Part of this has to do with Wade, who ends up working with a scarred nutcase from Joe's past named Willie (Ronnie Gene Blevins, who looks like a Southern goth version of Peter Sarsgaard). It's a coincidence that's a little too obvious, but it also allows Green to play up even more Wade's utterly reprehensible nature. Wade is up there with the most odious of movie characters, a truly terrifying presence because sometimes he just seems like a stupid drunken goofball, but then he's also just a complete loser, someone whose humanity has been sucked dry. What may make Wade go down in history is that he's played not just by an unprofessional actor, but an actual Austin street bum. Green found Poulter one day and ended up casting him when countless great actors in Hollywood would easily have taken the role. It was a risky move, but it sort of represents what Green is all about as a filmmaker. He's always loved plot contrivances, but he also understands how to create a sense of regional authenticity, and the combination of the two is why he often feels like Faulkner's heir. His movies have symbolic weight while also existing in worlds that are truly individual and with the urgent sense of presence. As for Poulter, he doesn't just turn in a wonderful performance, but he makes Wade's senseless violent acts and utter trashiness seem completely palpable. And that's because in real life he had the same sort of mannerisms and hobo speech patterns. Poulter was basically just playing a version of himself only with an added sense of villainy. Too bad he died before the film came out, because he would have been one of the cooler success stories in recent times.
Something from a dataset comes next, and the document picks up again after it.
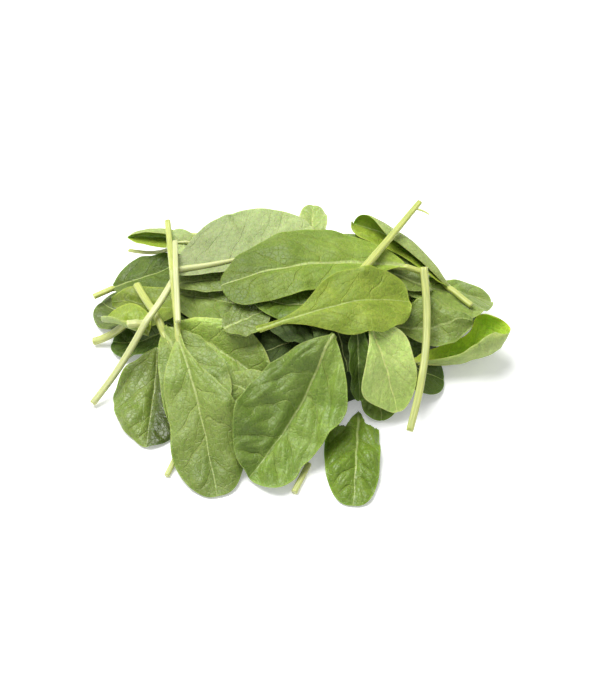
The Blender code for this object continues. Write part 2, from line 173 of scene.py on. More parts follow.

As a filmmaker, Green is more controlled than he's ever been. He uses lots of unobtrusive handhelds, and and rarely calls attention to his style the way he did effectively in Undertow and somewhat disastrously in Snow Angels (no freeze frames, saturated colors, or dramatic 70s-style zooms to be found here). His trademark voiceovers are also limited here to one scene (and it's a perfectly timed one), and his overall sense of restraint suggests a complete reliance on his actors and the story.
Now, to loop around to the beginning of this piece, in which I complained how Snow Angels didn't have any chitchat. Green makes up for that plenty here. Many of the film's best scenes just consist of the banter among Joe's work crew (also played by unprofessionals) when they're packed into Joe's truck, getting supplies at the grocery store, or loading up their poison tanks to kill trees. One of the great joys of Joe is how Green is able to put so much focus on both his movie stars and his cast of unknowns. They're certainly not interchangeable, but Green clearly loves them both.